Nidiant means “about the nest.” A nest – like a home – is brought into being for an ancient purpose…the safety and survival of the young. The creation of shelter is an ancient and effective adaptive strategy throughout the animal kingdom. Thus, habitations that nurture the well-being of their inhabitants have essential value as a fact of nature.

We believe human beings can consciously design their experience of life in constructive ways. We believe environments can be built that support those life goals and values. Nidiant is committed to empowering that possibility.

We declare that buildings should be designed and built with those outcomes in mind. Built environments should fit, nurture and empower both the lives of people and the living ecosystems in which they are built.

We believe any viable sustainability ethos must include the physiological and psychological wellbeing of people.

We measure sustainable and “green” values not only by their impact on the non-human ecosystems of the planet, but by their value in the day to day lives of people and communities.

We define “home” as an ontological state – a state of being. “Being at home” is the experience of living in a physical and psychological place that inspires and empowers a sustainable and fulfilling experience of life. Creating a better “experience of home” for people and facilitating projects that fulfill that goal is the business of Nidiant Corporation.

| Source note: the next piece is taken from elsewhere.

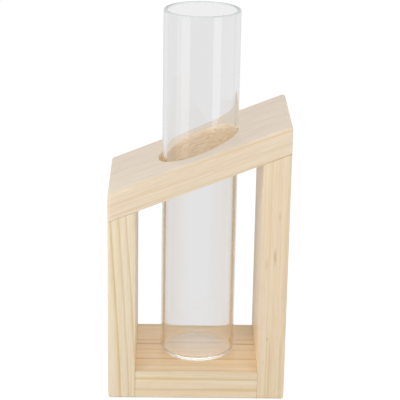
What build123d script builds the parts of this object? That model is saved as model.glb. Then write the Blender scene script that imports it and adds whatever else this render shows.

Nidiant Corporation Declaration of Values

Nidiant Corporation, its officers, stockholders and employees uphold the following tenets.

All human beings share one planet. Myriad other living organisms share it with us and human activity impacts our mutual survival. With power comes responsibility. We declare ourselves responsible for the wellbeing of this living planet. We will partner with those who respect it and stand in opposition to those who exploit it. We take this position in defense of our selves, our children, our families and our communities.

All human beings can choose collaboration and partnership - or predation and parasitism. Nidiant chooses partnership and collaboration and will partner with those who value constructive relationships.

We declare peace and reconciliation provide the best path to a planet that works for everyone – so we will seek peace before confrontation. We will avoid those who prey upon others and exploit people or the planet without concern and when necessary, will stand in opposition to their actions.

A corporation is an interdependent assembly of human beings - a partnership between stockholders, employees, vendors and customers. We declare Nidiant products and services will be most successful when all partners experience well-being and success through cooperation, shared values and hard work.

In order to accomplish this, Nidiant Corporation must serve those who serve the Company – its employees, partners and customers. Nidiant Corporation resolves that it is dedicated to creating and delivering products and services that serve this core partnership – and the greater good.

All partners are responsible for maintaining this balance in a way that enhances the well-being of all other partners – and the planet as a whole.

Just as the Company serves those who purchase its products and services, it must serve the partners who create and provide them, those who invest in its efforts, the communities in which they live and the planet all share.
The Company has the right to expect investment, effort, responsibility and service from its partners in return.

Management is responsible for maintaining a fair parity in value between all partners in that relationship – a balance between return on investment, acknowledgement of contributions, price and quality of products, the work experience of those within the Company and the planet as a whole.

Nidiant is a “family company.” Management is responsible for finding a successful balance between service to those outside the organization and the wellbeing and work experience of families within it. We declare our commitment to a flexible, constructive, compassionate and highly productive workspace. We value excellence and are committed to rewarding it.

With these principles and tenets in mind, the stockholders and Board of Directors of Nidiant Corporation declare the following:

  • Nidiant Corporation hereby commits ten per cent of the Company’s pre-tax net profit to be dedicated to well-being of the planet and all that share its living environment.

  • Nidiant Corporation commits itself to the success and wellbeing of all partners in its endeavors.

  • Nidiant Corporation commits itself to the creation and delivery of products that make a real difference in the lives of people and the planet.

  • Nidiant Corporation declares that its corporate integrity is founded in the tenets of this Declaration of Values and commits itself to their fulfillment.